El bosquecillo se disolvía a la vez que se ajustaba a la carretera. Había corrido en dirección contraria a la casa del hombre. Algo le decía que los monstruos deambulaban por allí. Corrió agachado por el merendero sangriento. De vez en cuando, se escuchaba un grito. Los monstruos no encontraban a su trofeo. Tuvo que reducir el ritmo porque no podía más. Una débil brisa recorrió el terreno y entonces un murmullo reinó a su alrededor. A cada paso, se escuchaba mejor. Era como si cantidad de gente hablara en voz baja. Lucius pensó entonces en acercarse más al río. El peligro se cernía sobre el camino. Al otro lado del río todo era campo. Fincas con cientos de árboles frutales que le impedían ver en la distancia. Desde allí los veía unos metros por encima de él. Sus sombras se perdían en el brillo de la noche y las montañas.

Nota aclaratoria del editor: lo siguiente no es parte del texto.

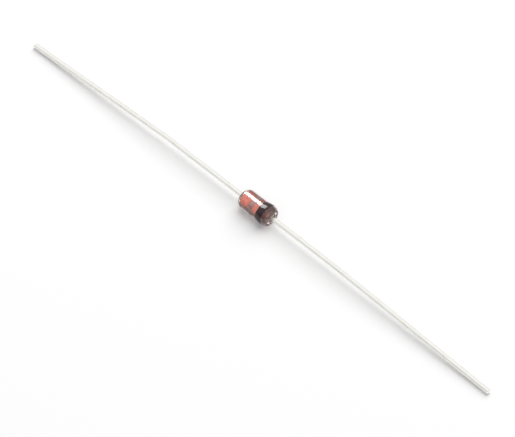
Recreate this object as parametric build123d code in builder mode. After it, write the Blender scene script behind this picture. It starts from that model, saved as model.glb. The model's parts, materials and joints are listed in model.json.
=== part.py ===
from build123d import *

import math
import os

# Two-terminal trigger semiconductor in an axial glass package, in millimetres.
# X runs along the package. Its near end, at +X, is the end with the printed band, and its
# far end is at -X. Z is up, and the origin lies on the surface that the package rests on,
# under the middle of the glass. The printed band and the tips of both leads touch it.

# Glass sleeve, fused to the studs
glass_diameter = 1.85
glass_length = 3.65
flare_height = 0.08  # the glass widens a little towards its near end, all round
flare_length = 0.85  # from where it starts to widen to its widest, at the band's near edge
far_shoulder_length = 0.55  # fire-polished rounding of the far end, along the package
rim_width = 0.02  # flat ring left at each end between the rounding and the lip
bore_lip_radius = 0.06  # melted lip round the mouth of the bore

# Copper-clad studs
stud_diameter = 0.90
near_stud_recess = 0.45  # from each end of the glass in to the stud's outer face
far_stud_recess = 0.30
stud_edge_break = 0.02  # cut edge round the stud's outer face

# Chip and its contact bumps, stacked along X between the studs
stack_offset = -0.35  # middle of the chip from the middle of the glass
die_thickness = 0.24
mesa_height = 0.05  # each face of the chip is etched down round its mesa
mesa_margin = 0.03  # from the bump's edge to the mesa's edge
mesa_bevel = 0.04  # width of the sloping side of each mesa
moat_width = 0.02  # etched floor from the slope's foot to the chip's edge
bump_diameter = 0.30  # on the mesa
bump_flat_diameter = 0.20  # where the stud presses the bump flat
bump_height = 0.05
cavity_clearance = 0.04  # the glass stands off the studs and the chip's corners by this

# Printed band, up to where the rounding of the near end starts
band_from_end = 0.60  # from the near end of the glass to the band
band_width = 0.74
band_thickness = 0.015

# Leads, butt-welded to the studs and bent a little so that their tips touch the surface
lead_diameter = 0.50
lead_reach = 26.0  # beyond the glass
near_side_offset = 0.10  # each tip lies this far to the -Y side of the package's axis
far_side_offset = 0.34
lead_tip_chamfer = 0.06
weld_diameter = 0.66
weld_length = 0.42
weld_crest = 0.13  # from the stud to the fullest part of the weld
near_bend_start = 7.5  # corner of each bend, beyond the glass
near_bend_radius = 160.0
far_bend_start = 9.6
far_bend_radius = 22.0

# Worked out from the sizes above
glass_radius = glass_diameter / 2
glass_end = glass_length / 2
stud_radius = stud_diameter / 2
rim_radius = stud_radius + bore_lip_radius + rim_width
flare_radius = glass_radius + flare_height
lead_radius = lead_diameter / 2
stack_half = die_thickness / 2 + bump_height
mesa_side = bump_diameter + 2 * mesa_margin
mesa_foot_side = mesa_side + 2 * mesa_bevel
die_side = mesa_foot_side + 2 * moat_width
die_corner_radius = die_side / math.sqrt(2)
cavity_radius = max(stud_radius, die_corner_radius) + cavity_clearance
band_end = glass_end - band_from_end
axis_height = flare_radius + band_thickness

# Local x of the profile plane runs along the package and local y is the distance from its axis.
package_axis = Axis((0, 0, axis_height), (1, 0, 0))
profile_plane = Plane(origin=(0, 0, axis_height), x_dir=(1, 0, 0), z_dir=(0, -1, 0))


def across(x):
    """Plane square to the package's axis, at x, facing +X."""
    return Plane(origin=(x, 0, axis_height), x_dir=(0, 1, 0), z_dir=(1, 0, 0))


def outside(raised_by):
    """Half section of all that the glass encloses, with its outside raised."""
    far_shoulder = (far_shoulder_length - glass_end, glass_radius + raised_by)
    flare_foot = (band_end - flare_length, glass_radius + raised_by)
    flare_crown = (band_end, flare_radius + raised_by)
    with BuildSketch() as section:
        with BuildLine():
            near_rim = (glass_end, rim_radius + raised_by)
            far_rim = (-glass_end, rim_radius + raised_by)
            Polyline(near_rim, (glass_end, 0), (-glass_end, 0), far_rim)
            centre = (far_shoulder[0], rim_radius + raised_by)
            depth = glass_radius - rim_radius
            EllipticalCenterArc(centre, far_shoulder_length, depth, start_angle=90, arc_size=90)
            Line(far_shoulder, flare_foot)
            Spline(flare_foot, flare_crown, tangents=((1, 0), (1, 0)))
            centre = (band_end, rim_radius + raised_by)
            depth = flare_radius - rim_radius
            EllipticalCenterArc(centre, band_from_end, depth, start_angle=0, arc_size=90)
        make_face()
    return section.sketch


def save(piece, name):
    """Label the piece in a finished builder and write its STEP file."""
    piece.part.label = name
    export_step(piece.part, f"parts/{name}.step")


os.makedirs("parts", exist_ok=True)

# Glass sleeve: a thick tube with rounded ends, swollen a little round the chip.
with BuildPart() as glass_sleeve:
    with BuildSketch(profile_plane) as sleeve_wall:
        add(outside(0))
        with Locations((0, stud_radius / 2)):
            Rectangle(glass_length, stud_radius, mode=Mode.SUBTRACT)
        fillet(sleeve_wall.vertices().group_by(Axis.Y)[0], bore_lip_radius)
        cavity_depth = cavity_radius - stud_radius
        cavity_fillet = min(cavity_depth, stack_half) / 2
        with Locations((stack_offset, stud_radius)):
            RectangleRounded(2 * stack_half, 2 * cavity_depth, cavity_fillet, mode=Mode.SUBTRACT)
    revolve(axis=package_axis)
save(glass_sleeve, "glass_sleeve")

# Printed band: a thin ring of ink that follows the outside of the glass.
with BuildPart() as marking_band:
    with BuildSketch(profile_plane):
        add(outside(band_thickness))
        add(outside(0), mode=Mode.SUBTRACT)
        with Locations((band_end - band_width / 2, 0)):
            Rectangle(band_width, 2 * axis_height, mode=Mode.INTERSECT)
    revolve(axis=package_axis)
save(marking_band, "marking_band")

# Chip: a square slice with a bevelled mesa on each face.
with BuildPart() as diac_die:
    core_half = die_thickness / 2 - mesa_height
    with BuildSketch(across(stack_offset)):
        Rectangle(die_side, die_side)
    extrude(amount=core_half, both=True)
    for side in (1, -1):
        with BuildSketch(across(stack_offset + side * core_half)):
            Rectangle(mesa_foot_side, mesa_foot_side)
        with BuildSketch(across(stack_offset + side * die_thickness / 2)):
            Rectangle(mesa_side, mesa_side)
        loft()
save(diac_die, "diac_die")

for end, side, stud_recess in (("near", 1, near_stud_recess), ("far", -1, far_stud_recess)):
    mesa_face = stack_offset + side * die_thickness / 2
    stud_inner = stack_offset + side * stack_half
    stud_outer = side * (glass_end - stud_recess)

    # Contact bump: a plated dome, pressed flat by the stud.
    with BuildPart() as contact_bump:
        with BuildSketch(profile_plane):
            with BuildLine():
                crown = (mesa_face + side * bump_height, bump_flat_diameter / 2)
                rim = (mesa_face, bump_diameter / 2)
                Polyline(crown, (crown[0], 0), (rim[0], 0), rim)
                RadiusArc(rim, crown, side * bump_diameter / 2)
            make_face()
        revolve(axis=package_axis)
    save(contact_bump, f"{end}_contact_bump")

    # Stud: a round slug from the bump out to the recess in the end of the glass.
    with BuildPart() as stud:
        with BuildSketch(across(stud_inner)):
            Circle(stud_radius)
        extrude(amount=stud_outer - stud_inner)
        outer_edge = stud.edges().sort_by(Axis((0, 0, 0), (side, 0, 0)))[-1]
        chamfer(outer_edge, stud_edge_break)
    save(stud, f"{end}_stud")

# Each lead runs straight out of its stud, then bends down and aside to its tip. Both bends
# lie in planes through the package's axis, tilted so that the tips end up beside it.
tip_drop = axis_height - lead_radius
bends = (
    ("near", 1, near_stud_recess, near_bend_start, near_bend_radius, near_side_offset),
    ("far", -1, far_stud_recess, far_bend_start, far_bend_radius, far_side_offset),
)
for end, side, stud_recess, bend_start, bend_radius, side_offset in bends:
    root = glass_end - stud_recess
    bend_offset = math.hypot(tip_drop, side_offset)
    normal = (0, -side * tip_drop, side * side_offset)
    bend_plane = Plane(origin=(0, 0, axis_height), x_dir=(side, 0, 0), z_dir=normal)
    with BuildPart() as lead:
        with BuildLine(bend_plane) as route:
            FilletPolyline(
                (root, 0),
                (glass_end + bend_start, 0),
                (glass_end + lead_reach, -bend_offset),
                radius=bend_radius,
            )
        with BuildSketch(across(side * root)):
            Circle(lead_radius)
        sweep(path=route.line)
        tip_edge = lead.edges().sort_by(Axis((0, 0, 0), (side, 0, 0)))[-1]
        chamfer(tip_edge, lead_tip_chamfer)
        with BuildSketch(bend_plane):
            with BuildLine():
                weld_end = (root + weld_length, lead_radius)
                weld_start = (root, (lead_radius + weld_diameter / 2) / 2)
                Polyline(weld_end, (weld_end[0], 0), (root, 0), weld_start)
                ThreePointArc(weld_start, (root + weld_crest, weld_diameter / 2), weld_end)
            make_face()
        revolve(axis=package_axis)
    save(lead, f"{end}_lead")
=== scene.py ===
import json
import logging
import math
from dataclasses import dataclass, field
from enum import Enum
from typing import Any, ClassVar, Mapping, Optional, Sequence, Union

import bmesh
import bpy
from bpy.types import Material, Object
from mathutils import Matrix, Vector


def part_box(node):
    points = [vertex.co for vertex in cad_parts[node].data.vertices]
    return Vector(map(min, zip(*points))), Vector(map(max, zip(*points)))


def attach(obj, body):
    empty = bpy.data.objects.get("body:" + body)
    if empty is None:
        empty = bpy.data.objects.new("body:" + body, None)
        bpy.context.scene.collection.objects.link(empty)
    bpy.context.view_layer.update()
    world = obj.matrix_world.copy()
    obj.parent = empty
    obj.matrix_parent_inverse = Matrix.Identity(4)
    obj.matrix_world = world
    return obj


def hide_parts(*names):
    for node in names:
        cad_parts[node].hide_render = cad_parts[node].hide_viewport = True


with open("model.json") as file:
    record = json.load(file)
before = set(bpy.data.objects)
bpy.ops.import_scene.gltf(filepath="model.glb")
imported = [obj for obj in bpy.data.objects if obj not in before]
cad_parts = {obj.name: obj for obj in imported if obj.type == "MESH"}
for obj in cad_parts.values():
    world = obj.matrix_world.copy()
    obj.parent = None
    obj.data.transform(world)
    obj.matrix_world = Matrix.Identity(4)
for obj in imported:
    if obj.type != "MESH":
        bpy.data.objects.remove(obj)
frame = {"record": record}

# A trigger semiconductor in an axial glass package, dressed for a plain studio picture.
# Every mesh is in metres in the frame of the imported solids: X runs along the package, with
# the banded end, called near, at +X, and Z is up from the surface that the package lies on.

log = logging.getLogger("scene")

MM = 0.001
ROOT_BODY = "root"
SMALLEST_STEP = 2e-5 * MM
SHARP_DEGREES = 30.0

Point = tuple[float, float]
Direction = tuple[float, float, float]
Colour = tuple[float, float, float]
Shade = tuple[float, float, float, float]
Stops = Sequence[tuple[float, Colour]]
Value = Union["Signal", float, Sequence[float]]

WHITE: Shade = (1.0, 1.0, 1.0, 1.0)
MOST_NOISE: Point = (0.3, 0.7)
NOISE_MIDDLE = 0.5


class End(Enum):
    """The two ends of the package, with the sign of X that each lies towards."""

    NEAR = 1
    FAR = -1

    @property
    def word(self) -> str:
        """The end's name as the solids have it."""
        return self.name.lower()

    @property
    def side(self) -> int:
        """The sign of X at this end."""
        return self.value

    def of(self, pair: Point) -> float:
        """This end's number of two, the far end's and the near end's."""
        return pair[1] if self is End.NEAR else pair[0]


BEND_RADII = {End.NEAR: 160.0 * MM, End.FAR: 22.0 * MM}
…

Se acercó a la orilla del río y metió las piernas. Mojó sus manos y se enjuagó con el agua helada. Desprendería menos olor, lo había visto en las películas. El olfato de los monstruos sería inútil a partir de ahora. Pero tampoco podía parar demasiado, las piernas se le congelaban. Mejor sería cruzar al otro lado.
No era muy profundo. Lo sabía. Sujetándose a las piedras lo consiguió. La orilla era breve allí. Con urgencia, el reborde se elevaba hacia lo alto, creando una gran pared de tierra que lo protegía. Lo pensó bien, no subiría más. Huiría río adelante por esa ribera. Algo le decía que no debía subir. Correr junto al riachuelo le hizo sentirse acompañado.
De nuevo, el murmullo. Los gritos hacía rato que no se escuchaban. Lucius se palpó la camiseta. El frío se había instalado en su pecho. Se tapó la boca para que nadie le oyera toser. El frío de la sierra sobre su piel. Hambre. Sueño. Sed. La luna observándole en la bóveda celeste con una sonrisa malévola…
El murmullo.
Lo pensó mejor. No se resistió más. Tal vez pudieran ayudarle. Lucius escaló por la pared de tierra hasta el labrantío. Nadie le avisó de que a ese lado había cientos de ellos.